Rows from a 3D modeling dataset:
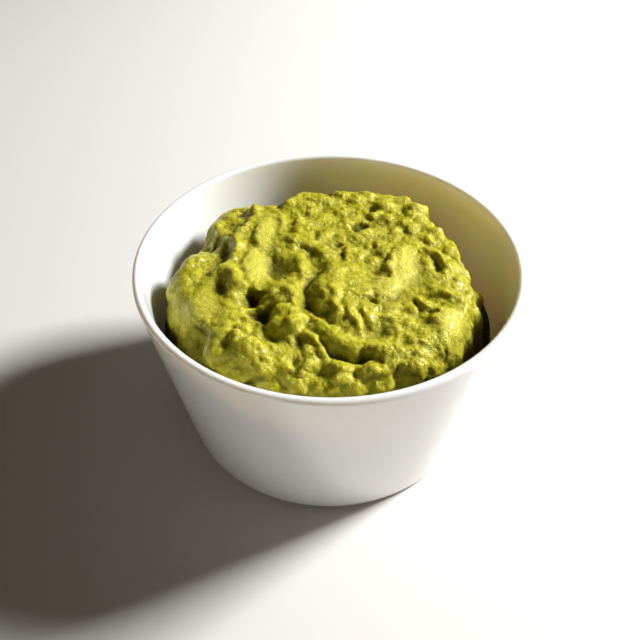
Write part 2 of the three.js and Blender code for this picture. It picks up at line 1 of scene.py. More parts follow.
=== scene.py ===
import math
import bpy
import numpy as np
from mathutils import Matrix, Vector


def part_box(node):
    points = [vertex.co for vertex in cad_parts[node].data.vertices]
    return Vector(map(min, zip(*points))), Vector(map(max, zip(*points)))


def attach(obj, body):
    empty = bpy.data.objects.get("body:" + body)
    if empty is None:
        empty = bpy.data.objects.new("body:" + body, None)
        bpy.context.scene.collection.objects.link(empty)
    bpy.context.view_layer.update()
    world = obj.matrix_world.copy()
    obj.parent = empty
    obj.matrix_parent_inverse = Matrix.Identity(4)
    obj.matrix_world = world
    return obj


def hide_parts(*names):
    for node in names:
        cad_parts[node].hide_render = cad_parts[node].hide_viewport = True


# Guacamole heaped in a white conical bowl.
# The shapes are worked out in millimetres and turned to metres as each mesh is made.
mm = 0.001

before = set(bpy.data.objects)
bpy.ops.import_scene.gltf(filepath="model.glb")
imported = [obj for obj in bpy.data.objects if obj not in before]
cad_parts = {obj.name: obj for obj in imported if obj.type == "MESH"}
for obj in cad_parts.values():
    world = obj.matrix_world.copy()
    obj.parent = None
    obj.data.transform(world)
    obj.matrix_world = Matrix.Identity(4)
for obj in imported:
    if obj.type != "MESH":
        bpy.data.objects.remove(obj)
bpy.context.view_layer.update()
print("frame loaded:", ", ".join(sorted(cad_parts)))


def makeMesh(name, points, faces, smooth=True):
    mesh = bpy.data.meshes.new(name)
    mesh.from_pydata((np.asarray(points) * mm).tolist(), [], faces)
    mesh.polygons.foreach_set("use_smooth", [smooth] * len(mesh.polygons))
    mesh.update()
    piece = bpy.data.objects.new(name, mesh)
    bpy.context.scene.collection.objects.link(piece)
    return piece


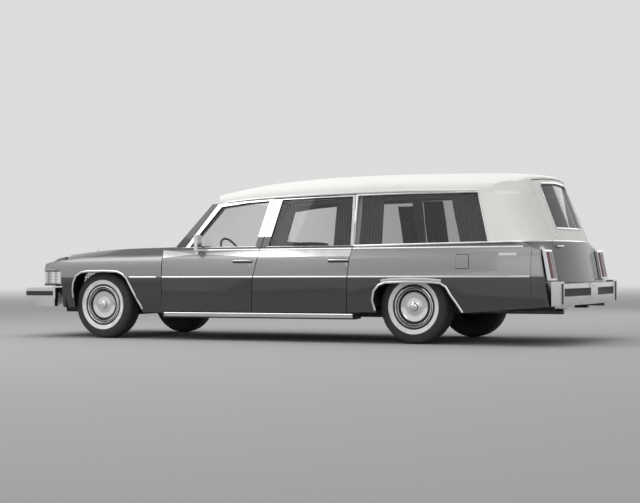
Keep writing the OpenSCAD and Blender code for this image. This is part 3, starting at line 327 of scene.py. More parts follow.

### WHAT YOU SHOULD DO
Pick out and copy every line that contains the word "follow".

### EXERCISE RESPONSE
Write part 2 of the three.js and Blender code for this picture. It picks up at line 1 of scene.py. More parts follow.
Keep writing the OpenSCAD and Blender code for this image. This is part 3, starting at line 327 of scene.py. More parts follow.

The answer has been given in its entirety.